In preparing my study on Lutosławski’s Cello Concerto, I’ve been reading some of the books which he read and for which he expressed admiration.  Lutosławski was well versed in philosophy and one of his favourite authors was Michel de Montaigne (1533-92), whose Essais were on his reading list.  Montaigne has been a new and absorbing adventure for me.  Some of his essays have struck a special chord, partly because I recently chose to follow Montaigne’s path (‘Dernièrement que je me retirai chez moi’) and partly because they resonate down the centuries, not least with regard to Lutosławski’s Cello Concerto.  Here’s a wonderfully expressed account of how the mind, if left untended, can develop a mind of its own.  It’s an excerpt from Book I, no. 8, ‘On Idleness’.
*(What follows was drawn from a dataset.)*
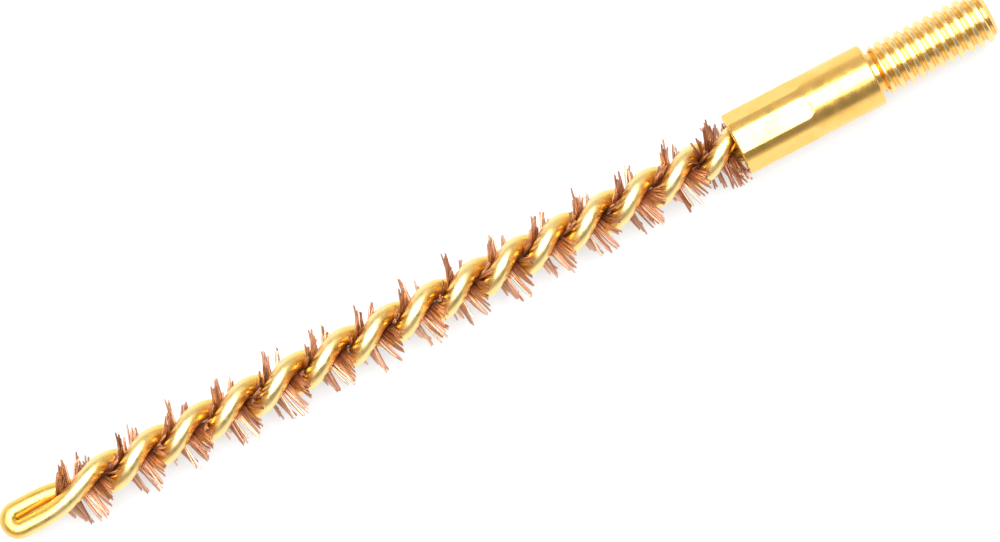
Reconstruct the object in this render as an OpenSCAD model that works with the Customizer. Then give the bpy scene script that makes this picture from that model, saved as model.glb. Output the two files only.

It’s translated by John Florio, whose vivid if sometimes, by today’s standards, impressionistic English-language version appeared in 1603, just eleven years after Montaigne’s death.  More recent translations include those by Charles Cotton (1877), J. M. Cohen (1958) and M. A. Screech (1991).

… Dernièrement que je me retirai chez moi, délibéré autant que je pourrai, ne me mêler d’autre chose, que de passer en repos, et à part, ce peu qui me reste de vie : il me semblait ne pouvoir faire plus grande faveur à mon esprit, que de le laisser en pleine oisiveté, s’entretenir soi-même, et s’arrêter et rasseoir en soi : Ce que j’espérais qu’il peut meshuy faire plus aisément, devenu avec le temps, plus pesant, et plus mûr : Mais je trouve, variam semper dant otia mentem, que au rebours, faisant le cheval échappé, il se donne cent fois plus d’affaire à soi-même, qu’il n’en prenait pour autrui : Et m’enfante tant de chimères et monstres fantasques les uns sur les autres, sans ordre, et sans propos, que pour en contempler à mon aise l’ineptie et l’étrangeté, j’ai commencé de les mettre en rôle : Espérant avec le temps, lui en faire honte à lui-même.

Of Idlenesse

… It is not long since I retired my selfe unto mine owne house, with full purpose, as much as lay in me, not to trouble my selfe with any businesse, but solitarily and quietly to weare out the remainder of my well-nigh-spent life : where me thought I could doe my spirit no greater favour, than to give him the full scope of idlenesse, and entertaine him as he best pleased, and withall, to settle him-selfe as he best liked : which I hoped he might now, being by time become more setled and ripe, accomplish very easily : but I finde, Evermore idlenesse doth wavering minds addresse (Lucan, iv. 704).  That contrariwise playing the skittish and loose-broken jade, he takes a hundred times more cariere and libertie unto himselfe, than hee did for others, and begets in me so many extravagant Chimeræs, and fantasticall monsters, so orderlesse, and without any reason, one hudling upon an other, that at leisure to view the foolishnesse and monstrous strangenesse of them, I have begun to keepe a register of them, hoping, if I live, one day to make him ashamed, and blush at himselfe.